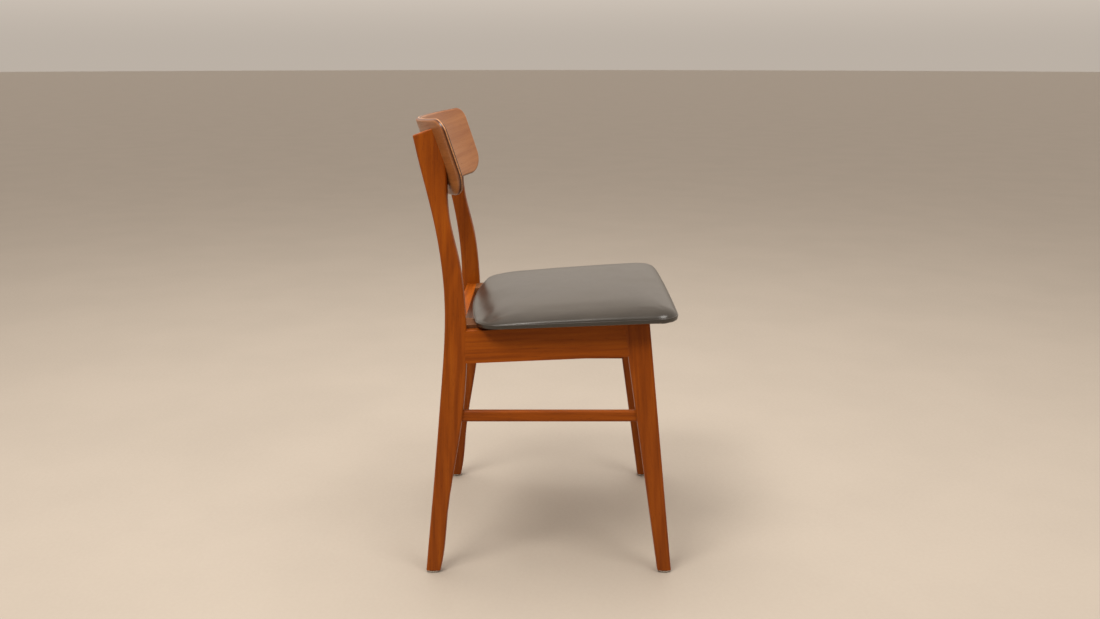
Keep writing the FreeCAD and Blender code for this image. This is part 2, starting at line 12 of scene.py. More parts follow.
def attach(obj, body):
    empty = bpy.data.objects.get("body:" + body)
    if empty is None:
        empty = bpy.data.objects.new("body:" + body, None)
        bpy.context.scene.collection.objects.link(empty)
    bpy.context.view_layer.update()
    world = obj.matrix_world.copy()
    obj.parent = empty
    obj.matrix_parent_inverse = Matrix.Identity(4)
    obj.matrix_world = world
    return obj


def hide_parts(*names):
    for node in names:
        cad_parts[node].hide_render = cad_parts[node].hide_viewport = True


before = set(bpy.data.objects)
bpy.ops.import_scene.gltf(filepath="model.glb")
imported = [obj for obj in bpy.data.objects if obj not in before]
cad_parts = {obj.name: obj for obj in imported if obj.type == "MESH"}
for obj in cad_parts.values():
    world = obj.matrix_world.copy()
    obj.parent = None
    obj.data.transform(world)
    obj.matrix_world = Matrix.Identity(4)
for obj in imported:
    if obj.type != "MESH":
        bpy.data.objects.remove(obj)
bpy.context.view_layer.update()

# ---- driving dimensions -------------------------------------------------------------------------
SHIFT_Y = -0.0092  # from the chair's own origin line to the middle of its box

# Seat: the board's underside lies on a plane that rises towards the front.
SEAT_PLANE_Z = 0.4344
SEAT_RISE_SLOPE = 0.0436
SEAT_HALF_WIDTH_FRONT = 0.2260
SEAT_HALF_WIDTH_REAR = 0.2190
SEAT_FRONT_Y = -0.2145
SEAT_FRONT_BOW = 0.0025
SEAT_REAR_Y = 0.118
SEAT_REAR_BOW = 0.022
SEAT_FRONT_CORNER = 0.036
SEAT_REAR_CORNER = 0.045
SEAT_CROWN = 0.0276
SEAT_CROWN_RADIUS = 3.6
SEAT_CROWN_CENTRE_Y = -0.150
SEAT_ROLL = 0.034  # how far in from its edge the pad is rolled over
ROLL_POWER_IN = 2.4  # the roll is a superellipse with these two powers
ROLL_POWER_UP = 1.75
PAD_INSET = 0.0016  # the pad stands this far in from the board's rim
PAD_FOOT = 0.0062  # height at which the pad meets the rim
PAD_LEAST = 0.0100  # the pad is nowhere thinner than this, measured from the board's underside
PAD_UNDERSIDE = 0.0030  # inside the board, out of sight
PAD_RINGS = (0.0, 0.0004, 0.0011, 0.0022, 0.0037, 0.0056, 0.0080, 0.0110, 0.0145, 0.0185, 0.0228, 0.0270)
ACROSS_STEPS = 160  # points on the front and rear of the outline before it is spaced out again
DEEP_STEPS = 120  # points on its sides
CORNER_SEGMENTS = 12
WIDE_CELLS = 66
DEEP_CELLS = 46

# Cloth simulation of the pad, and what is done to its result.
CLOTH_FRAMES = 20
CLOTH_QUALITY = 6
CLOTH_MASS = 0.45
CLOTH_TENSION = 40
CLOTH_COMPRESSION = 10
CLOTH_SHEAR = 20
CLOTH_BENDING = 30
CLOTH_PRESSURE = 1.0
CLOTH_LIMIT = 0.003  # no point ends further than this from where it started
CREASE_EASING = 14
UNEVEN_ABOVE = 0.008  # the slight unevenness starts this high over the board's underside
UNEVEN_DEPTH = 0.00035
UNEVEN_WAVES = 13  # per metre
UNEVEN_SEED = 2.5

# Cover round the board's edge and turned under it.
COVER_TURN_UNDER = 0.022
TRIM_FROM = 0.020  # beyond this distance in, the cut end is uneven
TRIM_DEPTH = 0.0012
TRIM_WAVES = 60
TRIM_SEED = 4.0
PLEAT_DEPTH = 0.0016
PLEAT_WAVES = 420  # radians per metre of edge
PLEAT_DRIFT = 1.3  # radians by which the spacing wanders
PLEAT_DRIFT_WAVES = 90
PLEAT_REAR_SHARE = 0.4  # depth of the rear corners' pleats against the front corners'
FRAME_FRONT_Y = -0.172  # the pleats are under the corners that overhang the frame
FRAME_REAR_Y = 0.075
FRAME_SIDE_X = 0.168
FRAME_EASE = 0.02

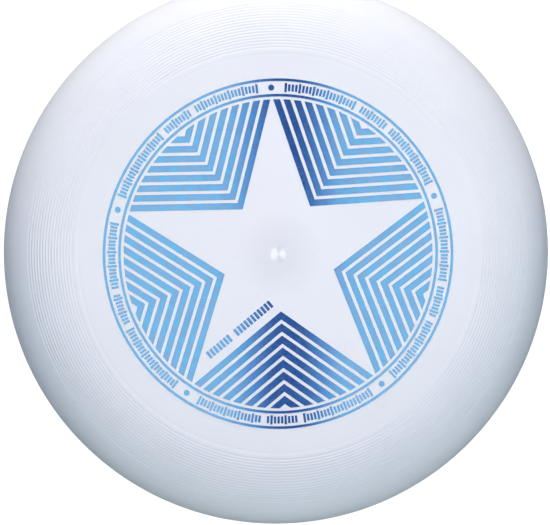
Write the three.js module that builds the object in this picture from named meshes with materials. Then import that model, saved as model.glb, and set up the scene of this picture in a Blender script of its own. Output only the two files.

TO DO. Copy out the listing above, line by line and exactly, from its first line to the line holding "cad_parts[node].hide_render = cad_parts[node].hide_viewport", inclusive.

WRITTEN RESPONSE.
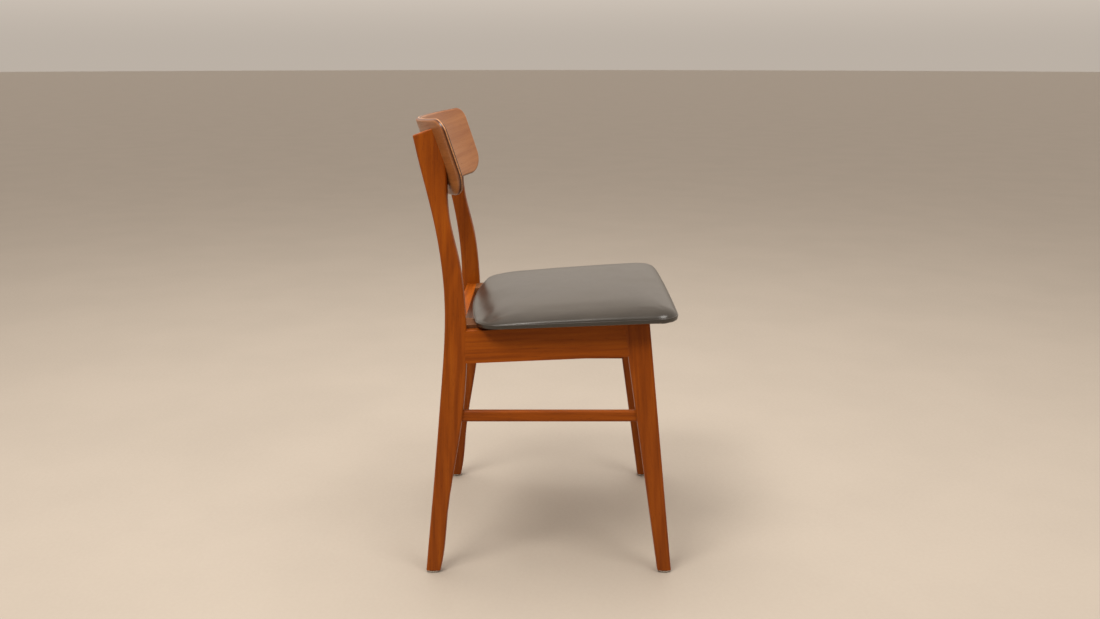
Keep writing the FreeCAD and Blender code for this image. This is part 2, starting at line 12 of scene.py. More parts follow.
def attach(obj, body):
    empty = bpy.data.objects.get("body:" + body)
    if empty is None:
        empty = bpy.data.objects.new("body:" + body, None)
        bpy.context.scene.collection.objects.link(empty)
    bpy.context.view_layer.update()
    world = obj.matrix_world.copy()
    obj.parent = empty
    obj.matrix_parent_inverse = Matrix.Identity(4)
    obj.matrix_world = world
    return obj


def hide_parts(*names):
    for node in names:
        cad_parts[node].hide_render = cad_parts[node].hide_viewport = True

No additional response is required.